Research Highlights Article

June 14, 2021

"Drowning in products"

Are consumers helped more by professional critics’ reviews or crowd-based ratings?

Photo collage by Chris Fleisher (Wikimedia Commons/Bigstock)

Consumers have never had so many choices.

Digitization has led to massive growth in new creative products, from books to music, television, and movies, raising new questions about how consumers can sort through it all.

“We are drowning in products,” economist Joel Waldfogel told the AEA in an interview. “Given so many new products, how do consumers figure out which ones they should buy?”

The growth of new products has outstripped the capacity of professional critics to provide pre-purchase guidance in their reviews.  But consumers now also have access to crowd-based ratings through online marketplaces like Amazon. 

We are drowning in products. Given so many new products, how do consumers figure out which ones they should buy?

Joel Waldfogel

In a paper in the American Economic Review, Waldfogel and coauthor Imke Reimers investigate the relative impacts of professional critics’ reviews and crowd-based ratings on consumer welfare in the market for books. 

Their findings provide a more nuanced understanding of how consumers have been affected by this democratization of tastemaking. 

Waldfogel and Reimers focused on books sold through Amazon, which accounts for nearly half of the US physical book market. They used daily measures of sales ranks and crowd-based star ratings for 21,546 editions sold during 2018, and cross-referenced that data with professional reviews from outlets including The New York Times.
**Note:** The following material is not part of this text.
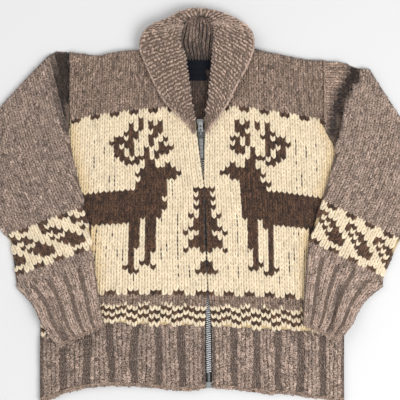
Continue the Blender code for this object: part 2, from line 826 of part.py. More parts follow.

Both professional reviews and Amazon ratings had significant impacts on sales. In the first five days following the publication of  a Times review, the book’s sales improved by 55 percent and, over a year, sales increased 2.8 percent. Times reviews drove up book sales revenue by nearly $20 million. Amazon star ratings  netted a $27.51 million increase.

Professional Reviews
The figures below show the impacts from a New York Times (left panel) and other major professional review (right panel) for 20 days before and 40 days after the review. The left panel shows that a Times review delivers an immediate improvement in the sales rank. The log rank improves by 0.4, then returns to its baseline about two weeks later. Other professional reviews also have a sizeable impact, though not as much as a Times review. (The y-axes are reversed to reflect that sales move inversely with sales ranks.) 

 

But the authors didn’t just want to know whether reviews and Amazon ratings drove consumers to buy more books; they wanted to measure how successful each form of pre-purchase information was in leading consumers to purchase products they would enjoy and avoid buying ones they wouldn’t like.

Relying on star ratings as a measure of product appeal, they used what’s known as a “structural model” to determine the relative welfare impacts of professional reviews and star ratings. 

Both Times reviews and Amazon star ratings helped readers find more books they enjoyed than they otherwise would have.

Professional reviews raised consumer surplus—the difference between what book readers were willing to pay and what they actually paid—by $3.18 million while the aggregate effect of star ratings was ten times larger at $35.83 million.  

Per book, a review’s impact was bigger. In fact, the effect of a single professional review was twice as large as the full-year effect of a book’s star rating. The reason star ratings had a bigger overall impact is because of their ubiquity. Millions of products rated on Amazon would never receive attention in The New York Times.

Despite arguments to the contrary, Amazon’s growing market dominance has not weakened the influence of professional reviewers. The authors found that a Times review had no less of an  impact in 2018 than it did in 2004.

Professional reviews and the crowd ratings serve different functions, according to the authors. Times reviews introduce readers to new books while Amazon star ratings are unlikely to be seen until consumers already know about the book and visit the web page for the product.

“It’s also just possible that those people who rely on New York Times reviews are not going to rely on their peers' reviews as much,” Reimers said.

“Digitization and Pre-purchase Information: The Causal and Welfare Impacts of Reviews and Crowd Ratings” appears in the June 2021 issue of the American Economic Review.